A friend of mine just send me this link from the NY Times about declining membership in volunteer fire departments (VFDs)  around the country. If you live in a big city you may not realize this, but in a huge chunk of the country if things catch on fire or a disaster of any kind happens, volunteer fire fighters will be the ones to deal with it.

The Spousal Unit and I had a short but happy career in our volunteer fire department and the Times piece rings all too true. Running a VFD takes a lot of money and there is constant pressure to raise money. In our case, that meant weekly bingo games, regular boot drives, and grant writing. All that can pile up on an already strained pool of volunteers.

The decline of VFDs shows two sad features of contemporary American life: the decline of social capital and the nation's unwillingness to invest sufficiently in public goods.

WHAT'S NEXT, WV?  If coal jobs keep declining, what is going to take their place?


THERE ARE TONS OF STEREOTYPES ABOUT WEST VIRGINIANS. Some of them, however, may not be too far amiss.

August 18, 2014

An unkind god

Back in 1999, the theologian Harvey Cox wrote an influential essay about the newish idolatry that was sweeping the world. The title was The Market as God: Living in the New Dispensation.

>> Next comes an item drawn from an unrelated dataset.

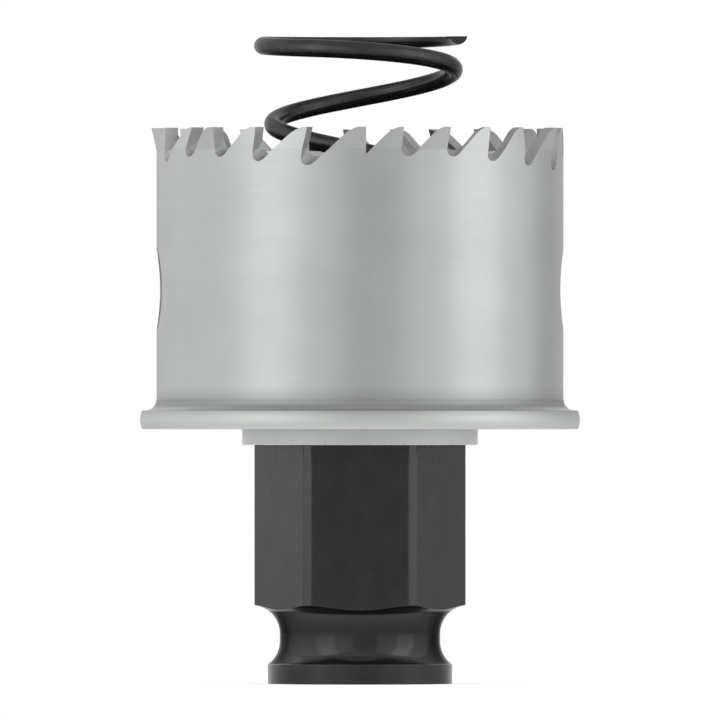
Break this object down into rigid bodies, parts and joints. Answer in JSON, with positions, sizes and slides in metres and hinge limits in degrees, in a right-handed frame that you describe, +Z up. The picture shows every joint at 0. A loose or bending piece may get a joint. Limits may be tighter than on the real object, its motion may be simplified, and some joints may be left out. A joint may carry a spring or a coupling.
{
  "type": "hole saw",
  "caption": "Cup hole saw with a rolled, set-tooth rim, a flanged base plate, a hexagonal quick-change boss with a latch groove and a conical ejector spring.",
  "frame": {"origin": "centre of the boss's foot, on the ground", "axes": "+Z up along the saw's axis from the boss to the teeth, -Y towards the front of the picture"},
  "size_m": [0.04, 0.04, 0.0589],
  "materials": {
    "black_oxide_steel": "black oxide, satin",
    "matte_steel": "matte",
    "plate_steel": "satin, turned",
    "cup_steel": "satin",
    "tip_steel": "satin, milled",
    "black_spring_steel": "black, satin"
  },
  "bodies": {
    "saw": {"hex_boss": "black_oxide_steel", "spacer_washer": "matte_steel", "base_plate": "plate_steel", "cup_strip": "cup_steel", "tooth_tips": "tip_steel"},
    "ejector": {"ejector_spring": "black_spring_steel"}
  },
  "joints": [
    {"name": "ejector_press", "type": "slide", "parent": "saw", "child": "ejector", "axis": [0, 0, -1], "range_m": [0, 0.0125], "stiffness_N_per_m": 7000, "deforming": ["ejector_spring"]}
  ]
}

Here's a sample paragraph:

At the apex of any theological system, of course, is its doctrine of God. In the new theology this celestial pinnacle is occupied by The Market, which I capitalize to signify both the mystery that enshrouds it and the reverence it inspires in business folk. Different faiths have, of course, different views of the divine attributes. In Christianity, God has sometimes been defined as omnipotent (possessing all power), omniscient (having all knowledge), and omnipresent (existing everywhere). Most Christian theologies, it is true, hedge a bit. They teach that these qualities of the divinity are indeed there, but are hidden from human eyes both by human sin and by the transcendence of the divine itself. In "light inaccessible" they are, as the old hymn puts it, "hid from our eyes." Likewise, although The Market, we are assured, possesses these divine attributes, they are not always completely evident to mortals but must be trusted and affirmed by faith. "Further along," as another old gospel song says, "we'll understand why."
The market god hasn't been very kind to the coal industry in West Virginia, which faces competition from cheap and abundant natural gas and other energy sources, including coal from the western US and elsewhere. The latest slap from the market god comes from international competition.

According to the Charleston Daily Mail, "...while coal mines across Central Appalachia are announcing closures, U.S. coal imports are rising sharply." One such source of cheaper coal is the nation of Colombia.

Here again, the two archangels of the market god, supply and demand, seem to be at work. While labor costs in Colombia are lower, another factor is transportation. Shipping coal from South American apparently seems to many buyers to be a better alternative for some buyers as domestic competition for rail car space goes up.

The Daily Mail cites a Wall Street Journal article which reports that "it’s $11 a ton cheaper for Florida power plants to have coal shipped from Colombia than Central Appalachia. It costs $26 a ton to ship from Central Appalachia compared to $15 a ton from Colombia."

It's hard for true believers to be angry at their god. Maybe that's why they like to blame the black guy with the unusual name and the EPA.

August 17, 2014

More on a bright spot

Whenever possible, I've blogged here about good things that are happening or have happened in West Virginia (there really are some). One to watch is the new effort to reform the state's juvenile justice system, which is a hot mess.

With the help of the Pew Charitable Trusts, a state task force composed of people from many sectors will study the system and look for ways to reduce incarceration and recidivism and promote community corrections. Something like this has already been done with the adult prison system via legislation passed in 2013.

WHAT'S THE WORLD COMING TO? I was pleasantly surprised to read this editorial in the conservative Charleston Daily Mail last week calling on people to recognize that coal is declining for whatever reason and that we need to start talking seriously about West Virginia's future and working to diversity the economy.